# Favourite Greek Islands with your M/H?



## 89264 (May 18, 2005)

We will be in the Greek islands for approx 1 month to 6 weeks next September (ish as part of out year out.

Which are your favourite islands to visit with your M/H? Which should we avoid like the plague and which should we not miss?

I really want to go to Santorini anyone been?

Thanks

Rachel


----------



## 88974 (May 11, 2005)

I have been to Santorini, but not with m/h, fabulous island, but roads are narrow, and windy. We travelled the island on motorbikes, wouldn't fancy some of those bend with a m/h. An island well worth going to as the scenery is breathtaking, particularly sunsets.

Crete is also wonderful, and easier to get around, somewhat commercialised these days though.


----------



## 91727 (May 1, 2005)

We spent 7 months in Greece from April to October 2003 with the MH.

Favorite Islands were Kefalonia and Evia. We went to Santorini but left the MH in a secure car park and stayed in B&B.

Don't forget the mainland. We had a wonderful time in in the Peloponnese and the North. In our entire time there, we didn't need to use a camp site!

My best advice to you would be to learn a little of the language. Most Greeks speak English and are pretty hospitable, but if you can at least say hello, ask for basic shopping/ read menus etc, they will be your friends for life!

I would recommend http://www.amazon.co.uk/exec/obidos...88880/sr=1-1/ref=sr_1_2_1/026-5867573-9570803
Even gives you chat up lines!!!

To whet your appetite, I've stuck some pictures in the gallery here http://www.motorhomefacts.com/modul...oto_Gallery&file=index&include=view_album.php

PM me if you would like more details of our experiences.


----------



## 94639 (May 1, 2005)

*Greek Islands*

Hi Rachel

We have visited several Greek Islands although not in our motorhome.

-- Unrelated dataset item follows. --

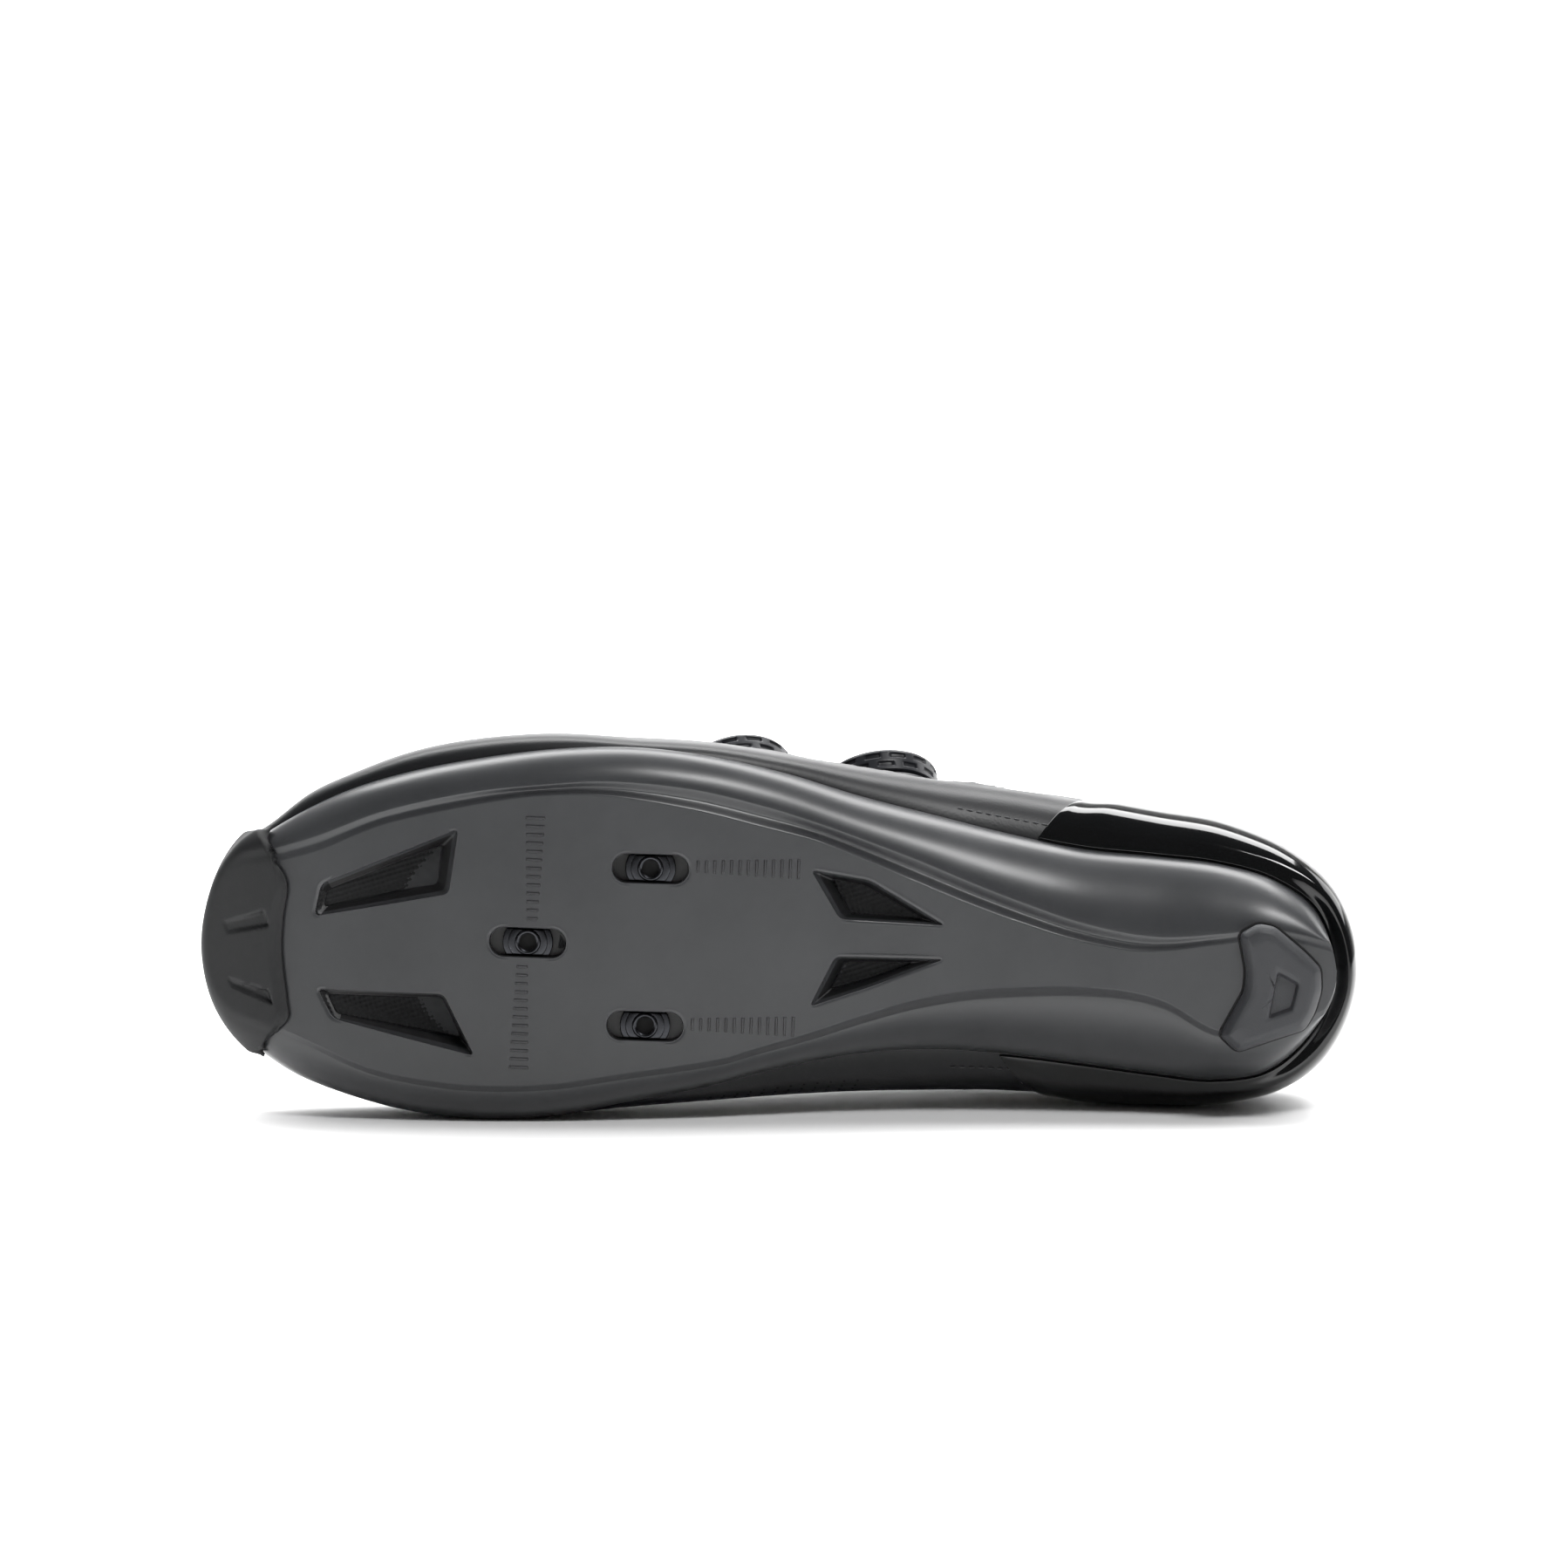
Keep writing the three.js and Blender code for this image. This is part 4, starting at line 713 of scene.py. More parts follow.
def relax(grid: np.ndarray, times: int) -> np.ndarray:
    """Smooth the inner points of a grid.

    Args:
        grid: Points in rows and columns.
        times: Number of passes.

    Returns:
        Smoothed grid with its edge kept.
    """
    grid = grid.copy()
    for _ in range(times):
        around = grid[:-2, 1:-1] + grid[2:, 1:-1] + grid[1:-1, :-2] + grid[1:-1, 2:]
        grid[1:-1, 1:-1] = grid[1:-1, 1:-1] * 0.5 + around * 0.125
    return grid


def grid_normals(grid: np.ndarray) -> np.ndarray:
    """Return unit normals at the points of a grid, across its rows and columns."""
    normal = np.cross(np.gradient(grid, axis=0), np.gradient(grid, axis=1))
    return normal / np.maximum(np.linalg.norm(normal, axis=2), 1e-12)[:, :, None]


def rounded(corners: np.ndarray, radius: float, steps: int = 6) -> np.ndarray:
    """Round the corners of a closed plan outline.

    Args:
        corners: Corner points.
        radius: Distance from each corner at which its bend starts.
        steps: Points along each bend.

    Returns:
        Plan points.
    """
    corners = np.asarray(corners, float)
    points = []
    for k, here in enumerate(corners):
        before, after = corners[k - 1], corners[(k + 1) % len(corners)]
        start = blend(here, before, min(radius / np.linalg.norm(before - here), 0.45))
        end = blend(here, after, min(radius / np.linalg.norm(after - here), 0.45))
        for t in np.linspace(0, 1, steps + 1):
            points.append((1 - t) ** 2 * start + 2 * t * (1 - t) * here + t * t * end)
    return np.array(points)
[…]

Like you we were planning a 6 - 8 week stay in Greece next year, unfortunately circumstances now mean we will have to delay our trip until another time.
It seems that the Greek mainland is geared up for motorhome and camping visitors with several good quality sites available. Some of the islands are not so " motorhome friendly " in that there is a lack of sites and that the roads are narrow and not of good quality. Our favourite island is Corfu, we have seen several motorhomes whilst visiting and although there are only a few dedicated sites, wild camping for a night or two before moving on should be possible. The Greeks are the most friendly and welcoming of people and I am sure that the owners of Tavernas will allow you to park up for the night in return for eating and drinking with them. Inpromptu " Greek Nights "are an unforgettable experience. Have a great trip and let us all know about it when you return.

Safe travelling


----------



## 89264 (May 18, 2005)

Thanks for your thoughts!

Ladybird - Crete is already on our list, so just thinking about leaving the van somewhere else for a few days and going by bike to Santorini - I REALLY want to go!

Ceegeepee - WOW! Sounds great - we have got time planned for the mainland too, but so many islands to choose from in a limited amount of time. Always try to learn hello, goodbye, please, thankyou and beer wherever we go! Like the idea of lots of wildcamping! 

Brisey - sorry you can't make it next year, but at least only postponed and not cancelled.

Lots of info to be getting on with and I shall make better use of the travel books/guides that I remortgaged the house for at the weekend! I will come back to you all when I need further info!

Thanks

Rachel


----------



## tonyt (May 25, 2005)

There have been a few articles in MMM in the last year or so, some islands, some mainland. If you don't have them and would like copies - pm me and I'll try and dig them out. .


----------



## bigfoot (May 16, 2005)

I've mainly toured the Peloponnese, a very big island-ish.
There is avery good book in the Greek Island series published byRoger Lascelles. it is called North Aegean Islands by John Fawssett. John has toured as a full timer since 1984 in his motorhome, well worth the read.
ISBN no 9 780903 909747X.
Happy trails.


----------



## olley (May 1, 2005)

Thanks bigfoot gave me an excuse to order some books from amazon

Olley


----------



## 89264 (May 18, 2005)

Sorry for late reply - actually had to do some work yesterday!

Thanks Tonyt for the offer of the MMMs - probably got them lurking in the bottom of the wardrobe 8O not sure if it's safe to go there after emptying out the vanready to sell :lol: 

Bigfoot - thanks for the ISBN I shall check it out - I am another amazon addict!
Just one more book.......

Rachel


----------